I don't like the thought of sushi, but I wouldn't bar any guest from bringing some into my house. Oh, wait! Sushi is not a sin! Sorry, bad analogy. :)

Eric

Beer
Submitted by Sister Mary Lisa (not verified) on September 21, 2006 - 10:16pm.

Then there was that time while I was a TBM that my non-mo SIL brought a beer and GAVE IT TO MY 20 YEAR OLD STEPDAUGHTER in MY HOUSE. I didn't say anything, but I sure wanted to. I was actually surprised she sat there and drank it in front of me and her dad. I don't care if people who are old enough drink in my home, and my kids are used to it with a non-mo dad, but I'd never seen my daughter drink, and didn't appreciate my SIL for just offering it to her. I'm sure she drinks in her own apartment, too, but sheece.

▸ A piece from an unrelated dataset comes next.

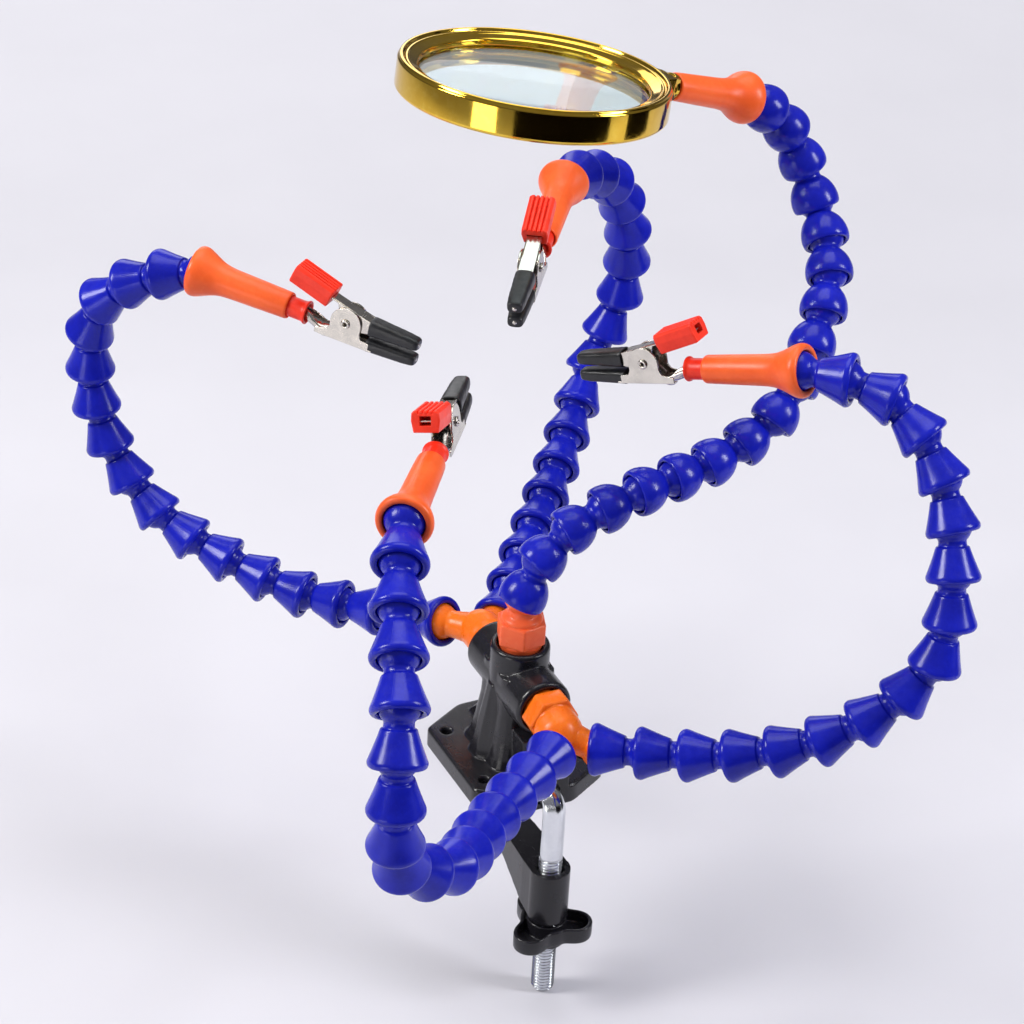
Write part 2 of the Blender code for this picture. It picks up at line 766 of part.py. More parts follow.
def clip_spring():
    """A torsion spring round the rivet: three turns and two short legs towards the tail."""
    steps = 8
    total = 3 * steps
    coil_r, half_width = 1.95, 1.15
    line = [(-5.2, -half_width, -3.6)]
    for k in range(1, total + 1):
        angle = math.radians(200) + 2 * math.pi * k / steps
        y = half_width * (2 * k / total - 1)
        line.append((coil_r * math.cos(angle), y, coil_r * math.sin(angle)))
    line.append((-3.0, half_width, 0.9))
    # the small z in the hint keeps it from lying along the wire
    return mesh_from("clip_spring", sweep(line, [0.3] * len(line), 5, (0, 1, 0.001)))


def clip_grip():
    """A sleeve, ribbed on top, with a slot for the lever's tail, laid on the lever's slope."""
    half_h = GRIP_H / 2
    width = 2 * GRIP_HALF_W / GRIP_RIBS
    top = []
    for k in range(GRIP_RIBS):
        y = -GRIP_HALF_W + k * width
        top += [(y + 0.25 * width, half_h), (y + 0.75 * width, half_h)]
        if k < GRIP_RIBS - 1:
            top.append((y + width, half_h - 0.55))
    outline = [
        (-GRIP_HALF_W, -half_h), (-GRIP_HALF_W, half_h - 0.5), *top,
        (GRIP_HALF_W, half_h - 0.5), (GRIP_HALF_W, -half_h),
    ]
    # the slot has as many points as the outline so that the ends close evenly
    slot_half_w, slot_half_h = 2.7, 0.75
    slot = [
        (y * slot_half_w / GRIP_HALF_W, slot_half_h) if z > 0
        else (math.copysign(slot_half_w, y), -slot_half_h)
        for y, z in outline
    ]
    end = GRIP_LENGTH / 2
    ends = ((outline, -end), (outline, end), (slot, end), (slot, -end))
    points, faces = skin([ring_at(ring, 0, x) for ring, x in ends], closed=True)

    (x0, z0), (x1, z1) = LEVER_LINE[:2]
    slope = math.atan2(z0 - z1, x1 - x0)
    x, y, z = points.T
    sloped = np.column_stack([
        x * math.cos(slope) + z * math.sin(slope),
        y,
        -x * math.sin(slope) + z * math.cos(slope),
    ])
    place = vec((GRIP_X, 0, lever_z(GRIP_X) - 0.3)) - vec(PIVOT)
    return mesh_from("clip_grip", (sloped + place, faces))


def clip_plug():
    """A flanged sleeve that fits the nozzle's bore."""
    profile = [
        (-8.0, 3.2), (-7.4, 3.5), (5.0, 3.5), (6.1, 4.1), (6.7, 4.1), (6.7, 3.0), (-8.0, 3.0)
    ]
    shape = turn_solid(profile, 14, axis=(1, 0, 0), hint=(0, 1, 0), closed=True)
    return mesh_from("clip_plug", shape)


CLIP = {
    "lower": clip_lower(),
    "upper": clip_upper(),
    "rivet": clip_rivet(),
    "spring": clip_spring(),
    "grip": clip_grip(),
}
for clip_mesh in CLIP.values():
    clip_mesh.transform(Matrix.Scale(CLIP_SIZE, 4))
CLIP["plug"] = clip_plug()  # sized by the nozzle's bore, so it isn't scaled


def build_clip(arm_name, layout, nozzle):
    x_axis = layout["nozzle"]
    z_axis = side_of(x_axis, ARMS[arm_name]["lever"])
    rotation = Matrix((x_axis, np.cross(z_axis, x_axis), z_axis)).transposed()
    tip = layout["tip"]
    pivot = tip + (x_axis * PIVOT_X + z_axis * PIVOT_Z) * CLIP_SIZE

    def part(suffix, mesh_name, mat, origin, parent):
        name = f"{arm_name}_clip_{suffix}"
        return add(name, CLIP[mesh_name], mat, origin, parent, rotation)

    plug = part("plug", "plug", RED, tip, nozzle)
    lower = part("lower_jaw", "lower", STEEL, tip, plug)
    part("rivet", "rivet", STEEL, pivot, lower)
    part("spring", "spring", STEEL, pivot, lower)
    upper = part("upper_jaw", "upper", STEEL, pivot, lower)
    part("grip", "grip", RED, pivot, upper)


# ---------------------------------------------------------------- arms

# a socket's seat from its deep end to its mouth, measured from the ball centre
SEAT = [
    (4.9, math.sqrt(SEAT_R**2 - 4.9**2)), (2.4, math.sqrt(SEAT_R**2 - 2.4**2)), (-1.2, SEAT_R)
]
NOZZLE_PROFILE = [
    (-RIM_BACK, RIM_R - 0.5), (-RIM_BACK + 0.7, RIM_R), (0.0, RIM_R - 0.5), (7.2, 5.6),
    (NOZZLE_LEN - 0.5, NOZZLE_TIP_R), (NOZZLE_LEN, NOZZLE_TIP_R - 0.3),
    (NOZZLE_LEN, NOZZLE_BORE_R), (NOZZLE_LEN - 12, NOZZLE_BORE_R),
    (NOZZLE_LEN - 13, BORE_R), (6.4, BORE_R), *SEAT, (-RIM_BACK, NOZZLE_MOUTH_R),
]


def smooth_curve(path, steps=40):
    """A centripetal Catmull-Rom curve through the path, as a dense polyline."""
    path = [vec(point) for point in path]
    path = [2 * path[0] - path[1]] + path + [2 * path[-1] - path[-2]]
    line = []
    for i in range(1, len(path) - 2):
        before, start, end, after = path[i - 1 : i + 3]
        knot_in = np.linalg.norm(start - before) ** 0.5
        knot = np.linalg.norm(end - start) ** 0.5
        knot_out = np.linalg.norm(after - end) ** 0.5
        chord = end - start
        tangent_in = (start - before) / knot_in - (end - before) / (knot_in + knot)
        tangent_out = (after - end) / knot_out - (after - start) / (knot + knot_out)
        start_slope = chord + knot * tangent_in
        end_slope = chord + knot * tangent_out
        for k in range(steps):
            t = k / steps
            line.append(
                start * (2 * t**3 - 3 * t**2 + 1)
                + start_slope * (t**3 - 2 * t**2 + t)
                + end * (-2 * t**3 + 3 * t**2)
                + end_slope * (t**3 - t**2)
            )
    line.append(path[-2])
    return np.array(line)


def ball_centres(path, count, pitch):
    """count + 1 points, each exactly one pitch from the last, along the curve through path."""
    line = smooth_curve(path)
    found = [line[0]]
    i = 0
    while len(found) <= count and i < len(line) - 1:
        start, end = line[i], line[i + 1]
        if np.linalg.norm(end - found[-1]) < pitch:
            i += 1
            continue
        # where the segment leaves the sphere of radius pitch round the last point
        step, offset = end - start, start - found[-1]
        square = step @ step
        linear = 2 * step @ offset
        constant = offset @ offset - pitch * pitch
        root = math.sqrt(linear * linear - 4 * square * constant)
        found.append(start + step * ((root - linear) / (2 * square)))
    # a curve too short for its elements runs on straight
    while len(found) <= count:
        found.append(found[-1] + pitch * unit(line[-1] - line[-2]))
    return np.array(found)


def lay_out(name):
    """Ball centres, element directions, ring frames, and nozzle direction and tip of an arm."""
    arm = ARMS[name]
    domed = name == "magnifier"
    pitch = DOME_PITCH if domed else PITCH
    balls = ball_centres(arm["path"], arm["count"], pitch)
    axes = [unit(end - start) for start, end in zip(balls[:-1], balls[1:])]
    nozzle = unit(vec(arm["path"][-1]) - balls[-1])
    directions = [*axes, nozzle]
    side = side_of(axes[0], (0.3, -1.0, 0.2))
    frames = [(side, np.cross(axes[0], side))]
    for previous, axis in zip(directions[:-1], directions[1:]):
        side = side_of(axis, turned(side, previous, axis))
        frames.append((side, np.cross(axis, side)))
    return dict(
        balls=balls, axes=axes, frames=frames, nozzle=nozzle,
        tip=balls[-1] + nozzle * NOZZLE_LEN, pitch=pitch, rim_r=DOME_RIM_R if domed else RIM_R,
    )


def section_shape(layout, first, last):
    """The hose from element first up to, not including, element last:
    a socket at its start, a ball at its end and a bore right through."""
    balls, axes, frames = layout["balls"], layout["axes"], layout["frames"]
    pitch, rim_r = layout["pitch"], layout["rim_r"]

    def ring(i, along, radius, sides=HOSE_SIDES):
        return circle(balls[i] + axes[i] * along, *frames[i], radius, sides)

    outer = []
    for i in range(first, last):
        axis = axes[i]
        if i > first:
            # the neck of the element before, cut off square to this element's rim
            neck, neck_axis = ring(i - 1, 0.0, NECK_R), axes[i - 1]
            gap = (balls[i] - axis * RIM_BACK - neck) @ axis
            outer.append(neck + np.outer(gap / float(neck_axis @ axis), neck_axis))
        outer.append(ring(i, -RIM_BACK, rim_r))
        outer.append(ring(i, CONE_END * pitch / PITCH, NECK_R))
    neck_deg = math.degrees(math.asin(NECK_R / BALL_R))
    for along, radius in ball_profile(pitch, BALL_R, neck_deg, 180 - neck_deg, 4):
        outer.append(ring(last - 1, along, radius))

    bore_sides = HOSE_SIDES // 2
    bore = [ring(last - 1, pitch + math.sqrt(BALL_R**2 - BORE_R**2), BORE_R, bore_sides)]
    for i in range(last - 1, first, -1):
        axis = unit(axes[i] + axes[i - 1])
        side = side_of(axis, frames[i][0])
        bore.append(circle(balls[i], side, np.cross(axis, side), BORE_R, bore_sides))
    bore.append(ring(first, math.sqrt(SEAT_R**2 - BORE_R**2), BORE_R, bore_sides))
    for along, radius in [*SEAT, (-RIM_BACK, rim_r - RIM_WALL)]:
        bore.append(ring(first, along, radius))
    return skin(outer + bore, closed=True)


def build_arm(name):
    """Four hose sections and a nozzle. Returns the arm's layout and the nozzle."""
    layout = lay_out(name)
    balls = layout["balls"]
    bounds = [*ARMS[name]["starts"], ARMS[name]["count"]]
    parent = None
    for k, (first, last) in enumerate(zip(bounds[:-1], bounds[1:]), 1):
        shape = section_shape(layout, first, last)
        parent = add_shape(f"{name}_hose_{k}", shape, BLUE, balls[first], parent)
    shape = turn_solid(
        NOZZLE_PROFILE, 12, balls[-1], layout["nozzle"], layout["frames"][-1][0], closed=True
    )
    return layout, add_shape(f"{name}_nozzle", shape, NOZZLE_ORANGE, balls[-1], parent)


for clip_arm in ("left", "right", "front", "back"):
    build_clip(clip_arm, *build_arm(clip_arm))

# ---------------------------------------------------------------- magnifier


def lens_profile():
    """From the middle of the underside out to the edge and back over the top."""
    edge_r = LENS_FRAME_R - 3.2
    dome_r = LENS_OPEN_R - 1.0
    dome = [(LENS_RISE * (1 - (k / 3) ** 2), dome_r * k / 3) for k in (1, 3)]
    low, high = LENS_MID_Z - LENS_HALF_EDGE, LENS_MID_Z + LENS_HALF_EDGE
    under = [(low - rise, radius) for rise, radius in dome]
    over = [(high + rise, radius) for rise, radius in reversed(dome)]
    return [*under, (low, edge_r), (high, edge_r), *over]


def build_magnifier(layout, nozzle):
    """The frame leans off its stem at the lug: outward runs from the stem's tip to its centre."""
    stem, tip = layout["nozzle"], layout["tip"]
    outward = unit((-0.989, 0.080, 0.122))
    normal = side_of(outward, (0.128, 0.071, 0.989))
    across = np.cross(normal, outward)
    centre = tip + outward * (LENS_FRAME_R + 5.0)
    half = LENS_HALF_H

    def turned_ring(profile, closed):
        return turn_solid(profile, LENS_SIDES, centre, normal, outward, closed)

    def lug_end(along, half_width, half_height):
        """A rectangle square to along, round the point it reaches from the stem's tip."""
        side = side_of(unit(along), across)
        up = np.cross(unit(along), side)
        return np.array([
            tip + along + side * x * half_width + up * y * half_height
            for x, y in rectangle(-1, 1, -1, 1)
        ])

    frame = turned_ring([
        (-half, LENS_OPEN_R), (-half, LENS_FRAME_R - 1.0), (-half + 1.0, LENS_FRAME_R),
        (half - 1.0, LENS_FRAME_R), (half, LENS_FRAME_R - 1.0), (half, LENS_FRAME_R - 2.2),
        (LENS_LEDGE_Z, LENS_FRAME_R - 2.8), (LENS_LEDGE_Z, LENS_OPEN_R),
    ], closed=True)
    lug = skin([lug_end(stem * 1.2, 3.6, 3.6), lug_end(outward * 6.6, 6.6, 4.6)])
    stem_profile = [(-9.0, 3.1), (-8.4, 3.5), (0.4, 3.5), (0.4, 4.3), (2.2, 4.3)]
    stem_shape = turn_solid(stem_profile, 14, tip, stem, normal)
    frame_mesh = joined("magnifier_frame", frame, [lug, stem_shape], origin=tip)
    magnifier = add("magnifier_frame", frame_mesh, GOLD, tip, nozzle)

    lens = turned_ring(lens_profile(), closed=False)
    add_shape("magnifier_lens", lens, GLASS, tip, magnifier)

    lens_top = LENS_MID_Z + LENS_HALF_EDGE
    keeper = turned_ring([
        (lens_top + GAP, LENS_OPEN_R + 0.4), (lens_top + GAP, LENS_FRAME_R - 3.1),
        (lens_top + 3.0, LENS_FRAME_R - 3.0), (lens_top + 3.0, LENS_OPEN_R + 1.8),
    ], closed=True)
    add_shape("magnifier_retaining_ring", keeper, GOLD, tip, magnifier)


build_magnifier(*build_arm("magnifier"))
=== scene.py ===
"""Looks of a helping hands clamp: a base bracket on a table clamp, four jointed arms that end in
spring clips, and a fifth that holds a magnifier.

Sizes are millimetres, except in the materials and on the stage, which use metres. The origin is
the centre of the bracket's underside, +X along the table's front edge, +Y into the table, +Z up.
"""

from math import asin, atan2, cos, degrees, pi, radians, sin, sqrt

import bpy
import numpy as np
from mathutils import Matrix, Vector


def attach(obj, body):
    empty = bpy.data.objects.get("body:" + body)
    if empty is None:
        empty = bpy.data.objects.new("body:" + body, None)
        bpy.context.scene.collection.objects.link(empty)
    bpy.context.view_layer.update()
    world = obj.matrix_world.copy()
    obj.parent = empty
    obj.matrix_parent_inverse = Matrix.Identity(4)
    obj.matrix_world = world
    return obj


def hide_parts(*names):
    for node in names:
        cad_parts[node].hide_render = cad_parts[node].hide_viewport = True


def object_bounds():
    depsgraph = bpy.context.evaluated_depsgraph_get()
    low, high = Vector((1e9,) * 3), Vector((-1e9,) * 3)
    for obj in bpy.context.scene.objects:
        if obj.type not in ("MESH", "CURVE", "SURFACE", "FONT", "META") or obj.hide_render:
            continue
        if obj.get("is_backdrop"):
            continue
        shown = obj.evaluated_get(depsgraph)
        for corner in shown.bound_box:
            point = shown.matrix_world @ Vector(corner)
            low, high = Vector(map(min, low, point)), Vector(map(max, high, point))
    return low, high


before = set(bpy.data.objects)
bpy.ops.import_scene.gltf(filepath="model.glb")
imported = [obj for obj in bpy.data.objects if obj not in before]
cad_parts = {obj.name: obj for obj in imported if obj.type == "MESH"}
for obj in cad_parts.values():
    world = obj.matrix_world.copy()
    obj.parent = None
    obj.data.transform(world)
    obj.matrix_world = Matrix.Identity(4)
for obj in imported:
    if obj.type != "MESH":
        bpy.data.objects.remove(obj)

cad_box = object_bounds()
scene = bpy.context.scene
MM = 0.001

# ---------------------------------------------------------------- sizes shared with the CAD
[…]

Now I'm wondering if I'LL ever drink, now that I know the church isn't true.

Liive and let live
Submitted by Floating in the Milk (not verified) on September 28, 2006 - 7:53am.

So how'd your gathering, and the beer bringing go? I always make a point of letting friends know they are welcome to bring their own alcohol to my house, since my husband would be opposed to providing it, but doesn't care if it's in the house.